TWAP fails when the trader mistakes time evenness for market sensitivity. A rigid schedule can become noisy and expensive if liquidity collapses during the execution window.
VWAP fails when the trader assumes volume distribution is stable, clean, and representative. In crypto, that assumption is not always safe.
POV fails when the trader forgets that volume is not always friendly liquidity. A market can be active because it is healthy, or active because it is chaotic. An algo that blindly chases participation can still end up trading in bad conditions.
This is why execution quality depends less on acronym choice than on matching the algo to the market regime.
A treasury rebalance that must be completed before a reporting deadline often fits TWAP better because the time window matters.
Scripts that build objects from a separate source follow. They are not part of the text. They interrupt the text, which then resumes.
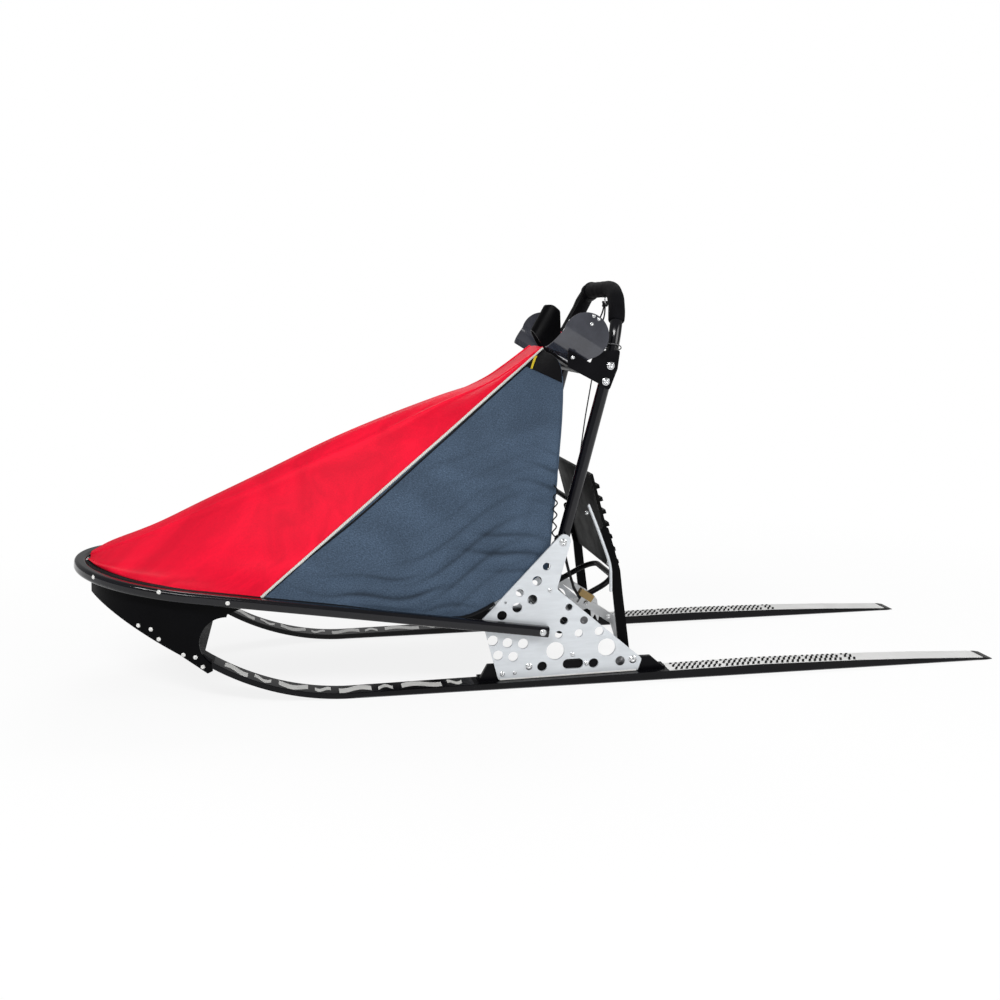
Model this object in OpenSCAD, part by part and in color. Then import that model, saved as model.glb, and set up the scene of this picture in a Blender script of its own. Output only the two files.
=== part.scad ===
// Dog sled: two ski runners, pierced side plates, a bow of bent profile,
// a raked handlebar, a tent-shaped cargo bag, a claw brake and a stowed drag mat.
// +X points to the runner tails, +Y to the sled's right, +Z up, millimetres.

/* [Runners] */
// Distance between the centre lines of the runners
runner_spacing = 500; // [440:1:560]
// Width of a runner
runner_w = 62; // [50:1:70]
// From the middle of the sled back to the runner tails
tail_reach = 1083; // [900:1:1200]
// Outer radius of the upturned runner tips
tip_radius = 560; // [540:1:600]
// Where the flat sole ends and the upturn starts
tip_start_x = -465; // [-490:1:-440]
// Thickness of a runner at its upturned tip
tip_t = 11; // [8:0.5:14]
// Angle of arc that the upturned tip covers
tip_sweep = 50; // [49:0.5:52]

/* [Side plates] */
// Thickness of a side plate
plate_t = 6; // [4:0.5:8]
// Thickness of the upright rib between a runner and its side plate
rib_t = 12; // [10:0.5:16]
// Height of the upright rib above the snow
rib_h = 51; // [51:1:56]
// Diameter of the tube that joins the side plates
plate_tube_d = 30; // [20:1:34]

/* [Rails and bow] */
// Width of the rail profile
rail_w = 26; // [20:1:30]
// Height of the rail profile
rail_h = 24; // [20:1:28]
// Slope of the rails, rising to the front
rail_pitch = 8.5; // [7:0.1:9]
// Length of one rail, from its bolt end to the joint with the bow
rail_len = 735; // [700:1:760]
// Straight leg at each end of the bow
bow_leg = 52.1; // [20:0.1:60]
// Thickness of the front plates
front_plate_t = 6; // [4:0.5:8]

/* [Handlebar] */
// Diameter of the handlebar tube
bar_d = 28; // [22:1:30]
// Outer diameter of the foam grip
grip_d = 38; // [34:1:44]
// Distance from the sled's middle to each handlebar leg
bar_half = 218; // [212:1:226]
// Height of the bend where the bar turns more upright
bar_bend_z = 700; // [680:1:720]
// Length of the bar above the bend, measured along its lean
bar_top_len = 200.8; // [180:1:240]
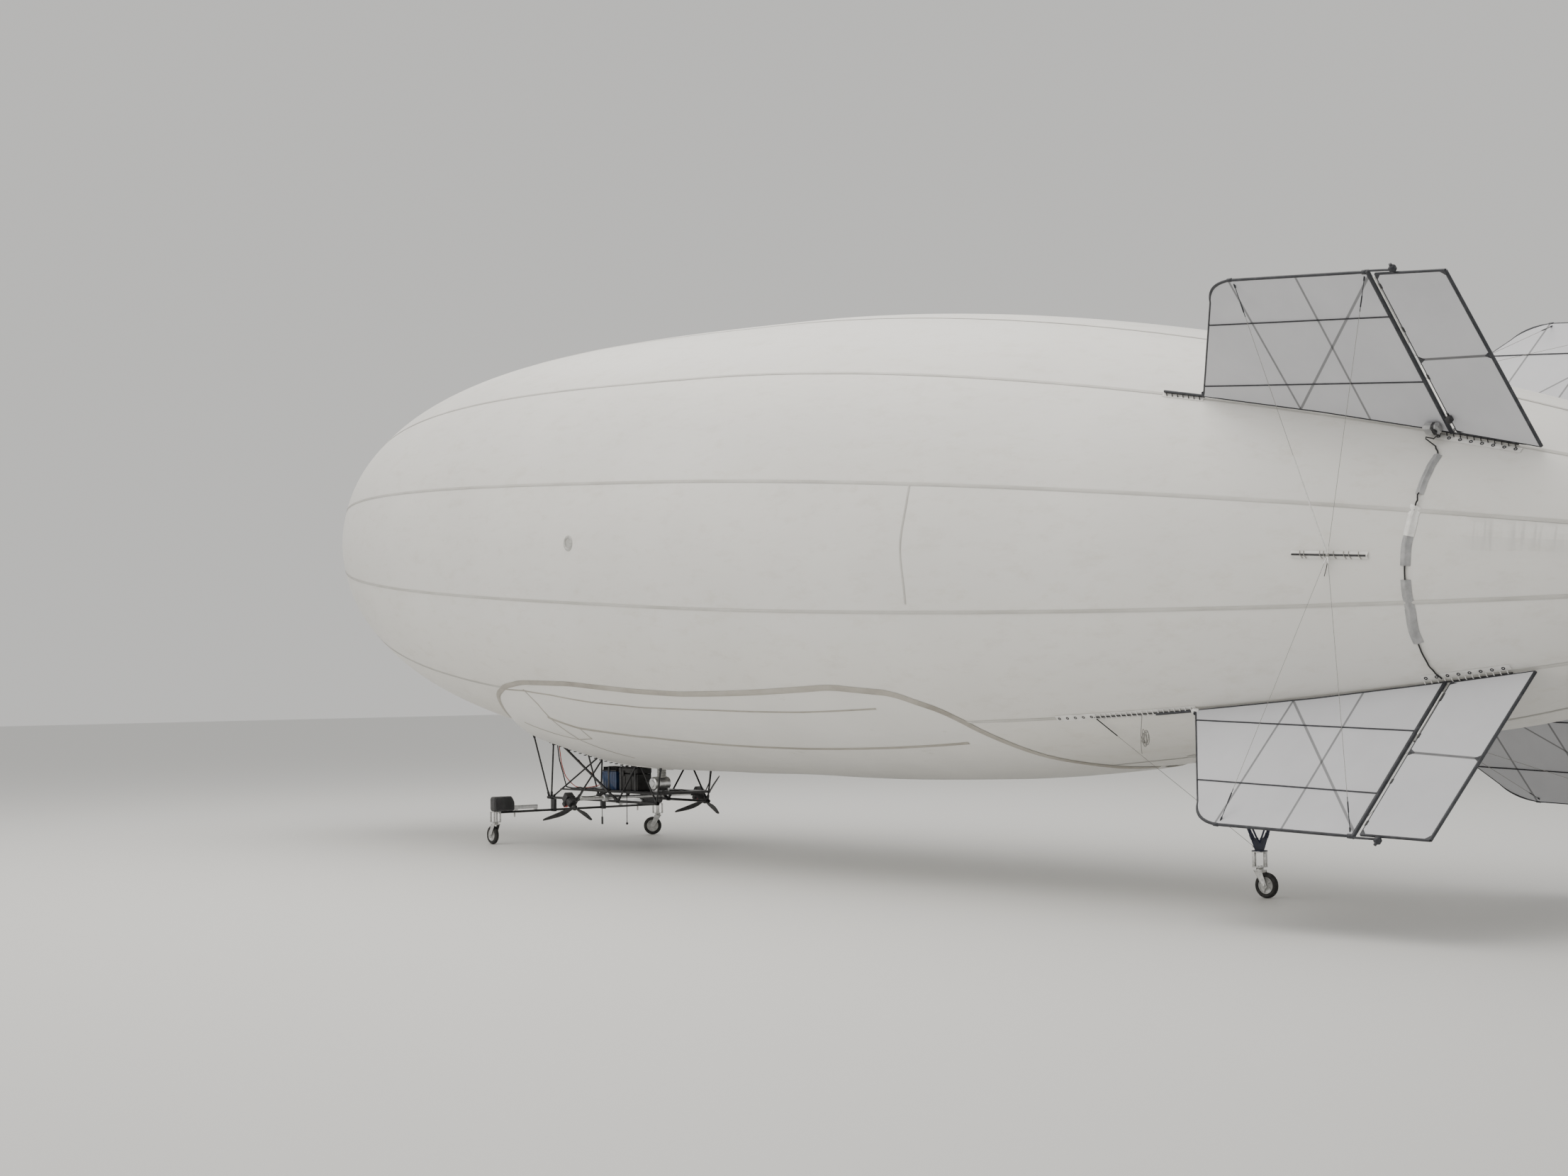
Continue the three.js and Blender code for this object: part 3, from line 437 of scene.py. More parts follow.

A large BTC order in a liquid market, where the trader cares about benchmarking against the day’s actual flow, often fits VWAP better.
A desk trying to stay below a certain fraction of visible activity, especially in a market where volume is uneven but still meaningful, often fits POV better.
The best choice is usually not the one that sounds smartest. It is the one that matches the constraint the trade cannot violate.
TWAP, VWAP, and POV all try to reduce the market damage caused by large orders, but they do it by solving different problems. TWAP spreads the trade across time and is strongest when completion schedule matters most. VWAP tries to align execution with the market’s traded volume and is strongest when benchmark quality matters most. POV adapts to live activity and is strongest when the trader wants to control participation rate rather than force a fixed schedule. In crypto, where liquidity is fragmented, volume is uneven, and market conditions can change at any hour, that distinction matters even more. The right execution algo is not the one with the best reputation. It is the one built around the constraint that actually governs the trade.